— Start —
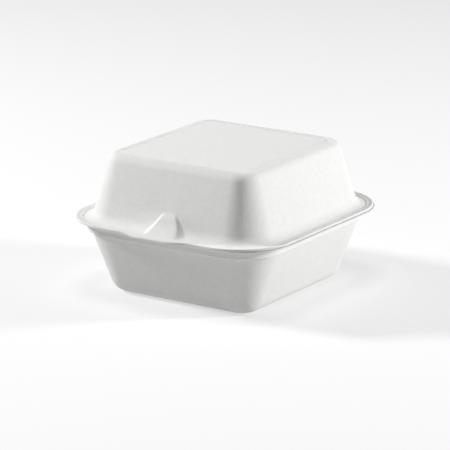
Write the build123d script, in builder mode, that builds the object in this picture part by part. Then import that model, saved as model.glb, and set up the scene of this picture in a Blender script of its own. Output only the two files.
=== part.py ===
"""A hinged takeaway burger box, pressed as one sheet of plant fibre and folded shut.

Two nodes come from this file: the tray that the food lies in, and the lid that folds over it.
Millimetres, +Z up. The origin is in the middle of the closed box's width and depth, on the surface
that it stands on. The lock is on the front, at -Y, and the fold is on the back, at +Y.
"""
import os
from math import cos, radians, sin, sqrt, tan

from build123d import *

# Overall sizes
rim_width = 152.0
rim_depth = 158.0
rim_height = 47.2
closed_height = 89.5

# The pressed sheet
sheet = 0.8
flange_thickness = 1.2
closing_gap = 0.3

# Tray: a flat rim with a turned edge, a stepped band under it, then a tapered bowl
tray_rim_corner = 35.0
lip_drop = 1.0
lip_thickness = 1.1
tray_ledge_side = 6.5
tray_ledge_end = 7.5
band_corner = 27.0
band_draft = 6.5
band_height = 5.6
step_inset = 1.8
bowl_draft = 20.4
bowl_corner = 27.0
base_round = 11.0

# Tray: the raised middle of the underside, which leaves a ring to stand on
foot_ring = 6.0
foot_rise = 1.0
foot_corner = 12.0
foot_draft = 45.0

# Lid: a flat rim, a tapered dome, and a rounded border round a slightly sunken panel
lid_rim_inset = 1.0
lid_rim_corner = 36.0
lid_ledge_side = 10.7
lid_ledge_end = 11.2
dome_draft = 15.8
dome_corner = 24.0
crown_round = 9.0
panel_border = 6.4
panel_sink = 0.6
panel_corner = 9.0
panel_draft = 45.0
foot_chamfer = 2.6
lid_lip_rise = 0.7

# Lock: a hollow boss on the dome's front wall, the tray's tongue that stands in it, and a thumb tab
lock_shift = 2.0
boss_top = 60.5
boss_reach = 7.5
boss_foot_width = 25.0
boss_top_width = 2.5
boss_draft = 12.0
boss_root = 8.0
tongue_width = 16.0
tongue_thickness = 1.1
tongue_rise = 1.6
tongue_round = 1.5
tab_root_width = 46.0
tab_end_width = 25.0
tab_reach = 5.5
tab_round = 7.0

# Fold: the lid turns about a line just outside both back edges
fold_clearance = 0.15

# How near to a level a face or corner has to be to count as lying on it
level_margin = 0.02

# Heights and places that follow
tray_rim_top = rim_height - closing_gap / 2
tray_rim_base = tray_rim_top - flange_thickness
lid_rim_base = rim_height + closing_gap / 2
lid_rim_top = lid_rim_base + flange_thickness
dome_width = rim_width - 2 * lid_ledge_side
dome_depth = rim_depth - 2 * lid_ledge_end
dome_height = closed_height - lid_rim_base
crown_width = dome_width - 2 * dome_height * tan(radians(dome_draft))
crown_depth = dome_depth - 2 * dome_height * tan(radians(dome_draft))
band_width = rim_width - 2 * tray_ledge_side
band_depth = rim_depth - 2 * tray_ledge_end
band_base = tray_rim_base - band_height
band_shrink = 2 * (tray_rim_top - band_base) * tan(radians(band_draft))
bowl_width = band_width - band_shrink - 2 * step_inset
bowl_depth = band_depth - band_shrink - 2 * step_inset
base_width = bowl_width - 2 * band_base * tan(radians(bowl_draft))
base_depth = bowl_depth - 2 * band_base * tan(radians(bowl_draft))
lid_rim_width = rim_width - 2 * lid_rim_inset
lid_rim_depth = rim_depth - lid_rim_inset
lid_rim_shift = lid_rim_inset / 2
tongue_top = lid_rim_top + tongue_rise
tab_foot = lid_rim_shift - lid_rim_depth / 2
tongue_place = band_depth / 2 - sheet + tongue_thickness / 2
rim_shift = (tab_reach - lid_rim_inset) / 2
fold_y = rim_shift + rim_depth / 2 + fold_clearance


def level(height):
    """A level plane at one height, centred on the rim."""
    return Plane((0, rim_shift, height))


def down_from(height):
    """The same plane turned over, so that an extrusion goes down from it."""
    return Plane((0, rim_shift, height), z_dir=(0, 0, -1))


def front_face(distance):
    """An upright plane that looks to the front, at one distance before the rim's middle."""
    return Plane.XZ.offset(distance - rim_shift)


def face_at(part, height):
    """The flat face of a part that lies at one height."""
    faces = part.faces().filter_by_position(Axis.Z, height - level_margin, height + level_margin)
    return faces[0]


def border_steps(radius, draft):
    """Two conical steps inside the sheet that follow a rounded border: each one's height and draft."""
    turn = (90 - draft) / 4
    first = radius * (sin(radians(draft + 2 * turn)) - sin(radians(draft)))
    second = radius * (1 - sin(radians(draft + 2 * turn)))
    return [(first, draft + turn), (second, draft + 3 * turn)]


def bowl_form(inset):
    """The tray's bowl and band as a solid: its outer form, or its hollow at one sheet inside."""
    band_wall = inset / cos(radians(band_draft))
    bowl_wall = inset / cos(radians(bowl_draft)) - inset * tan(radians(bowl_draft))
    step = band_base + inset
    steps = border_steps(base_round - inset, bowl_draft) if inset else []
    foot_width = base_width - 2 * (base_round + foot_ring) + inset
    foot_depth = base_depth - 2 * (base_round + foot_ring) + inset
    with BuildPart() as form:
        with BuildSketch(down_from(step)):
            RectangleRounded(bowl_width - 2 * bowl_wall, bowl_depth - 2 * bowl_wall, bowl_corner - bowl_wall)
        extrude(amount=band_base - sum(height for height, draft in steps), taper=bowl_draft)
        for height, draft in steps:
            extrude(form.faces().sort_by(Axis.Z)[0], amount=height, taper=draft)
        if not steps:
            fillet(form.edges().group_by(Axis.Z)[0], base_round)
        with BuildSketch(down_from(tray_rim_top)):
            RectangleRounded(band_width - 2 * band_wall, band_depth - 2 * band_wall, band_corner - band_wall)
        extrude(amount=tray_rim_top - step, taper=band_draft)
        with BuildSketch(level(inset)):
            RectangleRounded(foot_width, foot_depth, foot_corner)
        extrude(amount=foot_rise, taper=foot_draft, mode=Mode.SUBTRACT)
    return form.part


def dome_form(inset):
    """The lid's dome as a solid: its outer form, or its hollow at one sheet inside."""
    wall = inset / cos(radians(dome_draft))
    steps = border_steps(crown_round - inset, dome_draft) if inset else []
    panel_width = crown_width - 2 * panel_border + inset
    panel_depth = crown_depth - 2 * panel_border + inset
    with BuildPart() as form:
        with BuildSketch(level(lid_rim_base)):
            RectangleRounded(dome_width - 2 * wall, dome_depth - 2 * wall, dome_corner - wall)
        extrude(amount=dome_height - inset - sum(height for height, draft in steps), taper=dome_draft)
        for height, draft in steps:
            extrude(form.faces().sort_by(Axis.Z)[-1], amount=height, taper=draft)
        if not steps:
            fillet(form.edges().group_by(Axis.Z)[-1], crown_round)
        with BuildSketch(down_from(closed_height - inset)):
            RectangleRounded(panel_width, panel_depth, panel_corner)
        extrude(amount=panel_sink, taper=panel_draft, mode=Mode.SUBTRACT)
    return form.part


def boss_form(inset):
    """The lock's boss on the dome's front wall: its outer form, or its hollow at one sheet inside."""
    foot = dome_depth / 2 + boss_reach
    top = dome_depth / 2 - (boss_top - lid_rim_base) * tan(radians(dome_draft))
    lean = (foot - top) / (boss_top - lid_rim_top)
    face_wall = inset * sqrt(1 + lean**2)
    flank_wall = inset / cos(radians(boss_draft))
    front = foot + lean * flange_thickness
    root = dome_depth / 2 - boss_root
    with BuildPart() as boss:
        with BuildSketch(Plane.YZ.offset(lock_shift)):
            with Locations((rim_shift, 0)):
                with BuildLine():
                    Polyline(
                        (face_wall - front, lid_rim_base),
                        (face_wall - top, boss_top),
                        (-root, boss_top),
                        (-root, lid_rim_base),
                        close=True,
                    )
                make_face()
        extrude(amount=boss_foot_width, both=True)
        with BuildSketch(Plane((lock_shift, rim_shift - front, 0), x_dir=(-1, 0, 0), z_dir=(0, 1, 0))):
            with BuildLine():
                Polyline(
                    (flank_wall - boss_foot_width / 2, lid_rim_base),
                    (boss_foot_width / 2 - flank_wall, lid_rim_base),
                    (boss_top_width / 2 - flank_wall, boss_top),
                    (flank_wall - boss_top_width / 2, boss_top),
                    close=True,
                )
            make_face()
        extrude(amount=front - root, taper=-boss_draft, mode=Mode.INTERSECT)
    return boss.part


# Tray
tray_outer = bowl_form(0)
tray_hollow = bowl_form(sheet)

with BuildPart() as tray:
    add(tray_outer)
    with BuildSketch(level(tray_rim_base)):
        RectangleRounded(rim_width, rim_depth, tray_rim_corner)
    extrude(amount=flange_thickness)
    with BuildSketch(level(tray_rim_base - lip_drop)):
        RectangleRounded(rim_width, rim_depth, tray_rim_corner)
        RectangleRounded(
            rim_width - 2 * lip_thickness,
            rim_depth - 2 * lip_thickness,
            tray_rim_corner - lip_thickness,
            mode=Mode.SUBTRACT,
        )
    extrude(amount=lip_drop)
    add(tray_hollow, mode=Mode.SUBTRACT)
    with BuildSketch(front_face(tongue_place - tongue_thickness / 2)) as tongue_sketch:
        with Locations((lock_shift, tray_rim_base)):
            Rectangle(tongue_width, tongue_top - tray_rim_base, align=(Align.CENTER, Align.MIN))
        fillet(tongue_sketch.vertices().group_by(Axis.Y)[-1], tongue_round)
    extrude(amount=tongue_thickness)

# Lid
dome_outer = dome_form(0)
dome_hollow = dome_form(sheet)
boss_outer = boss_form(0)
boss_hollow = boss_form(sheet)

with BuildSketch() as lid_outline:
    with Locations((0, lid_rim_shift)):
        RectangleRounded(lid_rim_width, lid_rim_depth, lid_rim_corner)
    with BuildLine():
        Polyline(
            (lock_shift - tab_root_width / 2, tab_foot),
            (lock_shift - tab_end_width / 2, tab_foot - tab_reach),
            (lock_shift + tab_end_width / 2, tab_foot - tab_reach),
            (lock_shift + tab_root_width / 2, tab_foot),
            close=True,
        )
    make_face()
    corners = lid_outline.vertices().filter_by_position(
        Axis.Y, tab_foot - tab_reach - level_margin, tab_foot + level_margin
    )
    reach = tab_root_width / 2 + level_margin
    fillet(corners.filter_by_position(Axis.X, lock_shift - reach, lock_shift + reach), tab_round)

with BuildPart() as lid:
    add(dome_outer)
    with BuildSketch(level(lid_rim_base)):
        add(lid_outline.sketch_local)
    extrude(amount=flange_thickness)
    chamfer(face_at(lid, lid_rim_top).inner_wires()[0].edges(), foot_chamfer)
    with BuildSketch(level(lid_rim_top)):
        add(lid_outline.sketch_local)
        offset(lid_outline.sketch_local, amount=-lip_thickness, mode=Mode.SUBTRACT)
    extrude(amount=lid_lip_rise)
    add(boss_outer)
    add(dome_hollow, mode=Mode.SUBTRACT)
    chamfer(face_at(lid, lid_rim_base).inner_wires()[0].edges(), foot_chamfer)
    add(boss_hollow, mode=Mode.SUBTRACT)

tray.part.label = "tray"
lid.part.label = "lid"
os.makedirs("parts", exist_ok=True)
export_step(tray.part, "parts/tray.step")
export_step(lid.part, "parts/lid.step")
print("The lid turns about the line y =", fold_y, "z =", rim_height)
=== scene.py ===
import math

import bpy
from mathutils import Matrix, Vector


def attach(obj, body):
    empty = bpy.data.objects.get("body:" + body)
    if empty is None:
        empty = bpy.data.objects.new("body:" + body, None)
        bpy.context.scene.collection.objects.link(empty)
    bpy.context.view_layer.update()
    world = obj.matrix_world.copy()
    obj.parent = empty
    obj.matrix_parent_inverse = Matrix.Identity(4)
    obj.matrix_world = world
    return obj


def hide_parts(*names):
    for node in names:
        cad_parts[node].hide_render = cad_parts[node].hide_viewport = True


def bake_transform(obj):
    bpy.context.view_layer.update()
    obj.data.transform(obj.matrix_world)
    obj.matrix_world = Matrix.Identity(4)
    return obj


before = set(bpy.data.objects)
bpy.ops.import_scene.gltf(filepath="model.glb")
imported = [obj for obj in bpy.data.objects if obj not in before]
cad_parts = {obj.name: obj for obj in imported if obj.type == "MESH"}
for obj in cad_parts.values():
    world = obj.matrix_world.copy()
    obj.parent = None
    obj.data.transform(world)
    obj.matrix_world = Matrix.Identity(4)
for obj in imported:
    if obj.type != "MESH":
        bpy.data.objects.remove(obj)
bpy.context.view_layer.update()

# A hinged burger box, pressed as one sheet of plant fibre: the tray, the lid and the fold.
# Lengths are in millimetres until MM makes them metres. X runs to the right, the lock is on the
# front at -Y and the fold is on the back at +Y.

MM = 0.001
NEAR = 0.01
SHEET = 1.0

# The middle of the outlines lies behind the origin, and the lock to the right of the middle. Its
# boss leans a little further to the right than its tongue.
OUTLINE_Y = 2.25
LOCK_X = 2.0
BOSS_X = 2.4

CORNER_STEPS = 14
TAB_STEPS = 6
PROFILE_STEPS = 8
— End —
## EXERCISE AIM
Exactly the lines from the one holding "extrude(amount=lid_lip_rise)" through the one holding "cad_parts[node].hide_render = cad_parts[node].hide_viewport" should be printed, ends included.

## EXPECTED OUTPUT
    extrude(amount=lid_lip_rise)
    add(boss_outer)
    add(dome_hollow, mode=Mode.SUBTRACT)
    chamfer(face_at(lid, lid_rim_base).inner_wires()[0].edges(), foot_chamfer)
    add(boss_hollow, mode=Mode.SUBTRACT)

tray.part.label = "tray"
lid.part.label = "lid"
os.makedirs("parts", exist_ok=True)
export_step(tray.part, "parts/tray.step")
export_step(lid.part, "parts/lid.step")
print("The lid turns about the line y =", fold_y, "z =", rim_height)
=== scene.py ===
import math

import bpy
from mathutils import Matrix, Vector


def attach(obj, body):
    empty = bpy.data.objects.get("body:" + body)
    if empty is None:
        empty = bpy.data.objects.new("body:" + body, None)
        bpy.context.scene.collection.objects.link(empty)
    bpy.context.view_layer.update()
    world = obj.matrix_world.copy()
    obj.parent = empty
    obj.matrix_parent_inverse = Matrix.Identity(4)
    obj.matrix_world = world
    return obj


def hide_parts(*names):
    for node in names:
        cad_parts[node].hide_render = cad_parts[node].hide_viewport = True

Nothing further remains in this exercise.